MATERIAL:
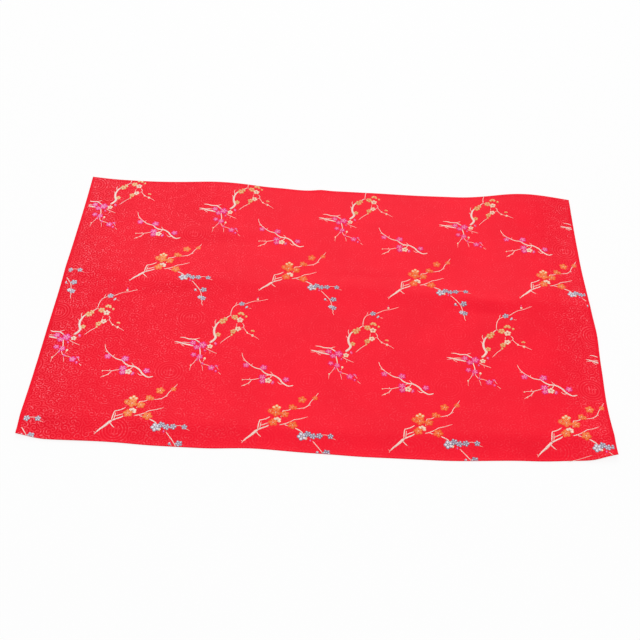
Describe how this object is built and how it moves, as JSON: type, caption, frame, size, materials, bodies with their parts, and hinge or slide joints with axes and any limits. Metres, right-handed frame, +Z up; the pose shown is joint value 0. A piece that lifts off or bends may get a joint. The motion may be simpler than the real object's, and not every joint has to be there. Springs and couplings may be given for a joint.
{
  "type": "satin fabric sheet",
  "caption": "Rectangular sheet of red satin brocade with small woven blossom sprays, lying almost flat with a soft pressed fold along its middle.",
  "frame": {"origin": "middle of the cloth's box, on the floor it lies on", "axes": "+X along the long side, +Y from the front edge to the back edge, +Z up out of the face of the cloth"},
  "size_m": [0.7544, 0.5152, 0.0127],
  "materials": {
    "satin_brocade": "satin weave, soft sheen"
  },
  "bodies": {
    "root": {"satin_sheet": "satin_brocade"}
  },
  "joints": []
}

DESCRIPTION OF THE TASK: Write out the whole listing exactly.

EXPECTED OUTPUT:
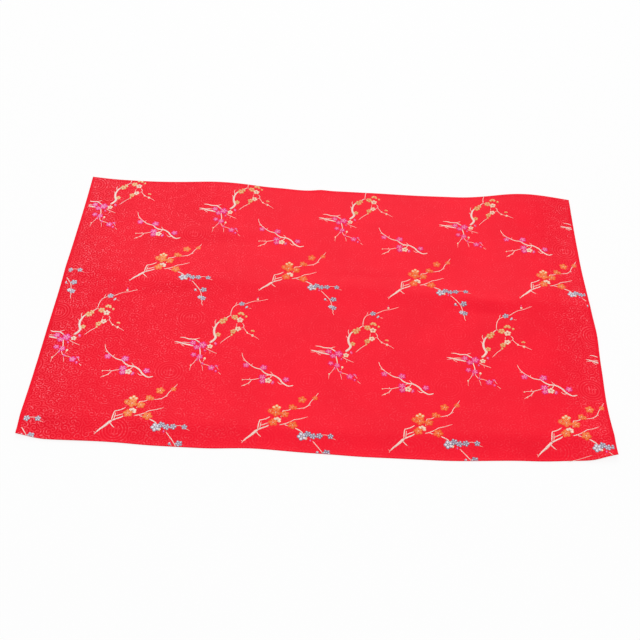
Describe how this object is built and how it moves, as JSON: type, caption, frame, size, materials, bodies with their parts, and hinge or slide joints with axes and any limits. Metres, right-handed frame, +Z up; the pose shown is joint value 0. A piece that lifts off or bends may get a joint. The motion may be simpler than the real object's, and not every joint has to be there. Springs and couplings may be given for a joint.
{
  "type": "satin fabric sheet",
  "caption": "Rectangular sheet of red satin brocade with small woven blossom sprays, lying almost flat with a soft pressed fold along its middle.",
  "frame": {"origin": "middle of the cloth's box, on the floor it lies on", "axes": "+X along the long side, +Y from the front edge to the back edge, +Z up out of the face of the cloth"},
  "size_m": [0.7544, 0.5152, 0.0127],
  "materials": {
    "satin_brocade": "satin weave, soft sheen"
  },
  "bodies": {
    "root": {"satin_sheet": "satin_brocade"}
  },
  "joints": []
}